Store strategy: Large-format stores in China account for 5% of total stores, contributing double-digit sales; new stores in the U.S. are 1.5x more efficient than old stores, with sales per square meter 30% higher.

IP strategy: Launching a "dual-drive" model (international IP + self-owned IP), signing 9 self-owned IPs (e.g., “Lü Chan”), with the goal of self-owned IP sales surpassing RMB 100 million.

Supply chain optimization: Achieving 10%-20% cost reduction through modularization and design optimization, while improving efficiency.

(4) Performance Guidance

Q3 revenue expected to grow +25% to +28% YoY; full-year revenue growth not less than 25%.

Adjusted operating profit guidance of RMB 3.65–3.85 billion (vs. RMB 3.4 billion last year), with profit margin improving quarter by quarter.

II. Detailed Content of the Earnings Call

2.1. Management’s Key Messages

Same-store sales growth: In China, driven by product linkage mechanisms, popular SKU zones, and holiday promotions; overseas, replicating China’s experience with notable improvements in North America/Europe same-store sales.

Regional performance: Overseas GMV roughly one-third from Asia (ex-China), one-third from Latin America, and one-third from Europe & North America. In the U.S., growth was driven by localized teams, concentrated store openings, and toy category expansion; Latin America faced short-term pressure due to currency and inventory adjustments.

IP strategy: Self-owned IPs (e.g., “Lü Chan”) experienced supply-demand imbalance, with next year’s sales target to exceed RMB 100 million; strengthening IP experience through Miniso Land and deepening collaborations with artists.

Cost control: U.S. tariffs offset via early stocking, local sourcing, and tax planning, ensuring gross margin remained unaffected; expense growth in directly operated stores was lower than revenue growth, improving operating efficiency.

2.2. Analyst Q&A

Q: Could you elaborate on the U.S. business? It continued to perform strongly in Q2. What were the key growth drivers? Looking ahead to the second half, especially on profitability, what are your expectations?

A: U.S. growth was mainly driven by four pillars: (1) large-store model; (2) concentrated store openings, such as three stores opened at once in Texas; (3) strengthening toy category; and (4) building local teams. New stores are about 1.5x as efficient as old stores. Looking ahead to the second half, we will focus more on same-store sales improvement and holiday operations. On profitability, we will continue to improve through refined operations.

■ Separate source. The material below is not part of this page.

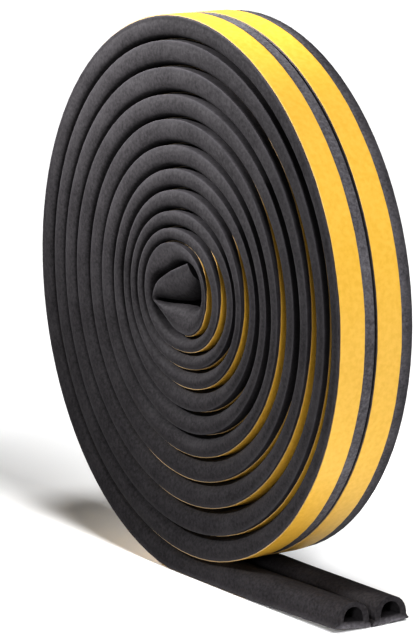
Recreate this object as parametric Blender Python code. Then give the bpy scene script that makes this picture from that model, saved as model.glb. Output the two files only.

Q: Regarding same-store sales growth in China, is it driven more by traffic or basket size? Did O2O contribute? Also, could you break down overseas regional sales and growth strategies? Lastly, how is TOP TOY positioned overseas compared with MINISO?

A: In China, same-store growth was mainly driven by higher basket size. The decline in traffic narrowed, while conversion rates improved. O2O did not contribute to same-store growth. Overseas GMV distribution is roughly one-third Asia (ex-China), one-third Latin America, and one-third Europe & North America. TOP TOY focuses on trendy collectibles with higher price points, while MINISO covers a broader range including lifestyle and trendy products. We plan to add 50–60 net new TOP TOY stores overseas.

Q: Regarding self-owned IPs, what are your sales targets and operating model? Why shift from international IPs to self-owned IPs? Which overseas markets exceeded expectations and which fell short?

A: Taking “Lü Chan” as an example, our sales target this year is over RMB 100 million, and RMB 600 million next year. Our operating model includes Miniso Land and collaborations with artists to enhance the IP experience. Compared to international IPs, self-owned IPs have greater long-term value since international IPs lack ownership rights. Outperforming markets include the U.S., Canada, and Australia, mainly due to strong local teams; underperforming markets include Latin America (currency and inventory adjustments) and Hong Kong (high rents and traffic outflow).

Q: What is the impact of tariffs on the U.S. business? Also, how do same-store sales compare between higher-tier and lower-tier cities in China?

A: We offset tariffs through early stocking, local sourcing, and tax planning, so gross margin was not impacted. In China, higher-tier cities outperformed lower-tier cities in same-store sales, as our IP strategy resonates more with higher-tier consumers.

Q: Could you compare the growth of overseas direct operations vs. distribution? Also, what’s the pace of self-owned IP development?

A: Direct operations are growing faster than distribution, but the two models are complementary. The direct operation model also includes franchised stores, while the distribution model includes some directly operated stores. Self-owned IPs will develop in parallel with international IPs, and we will build a complete IP ecosystem through Miniso Land expansion in both China and overseas.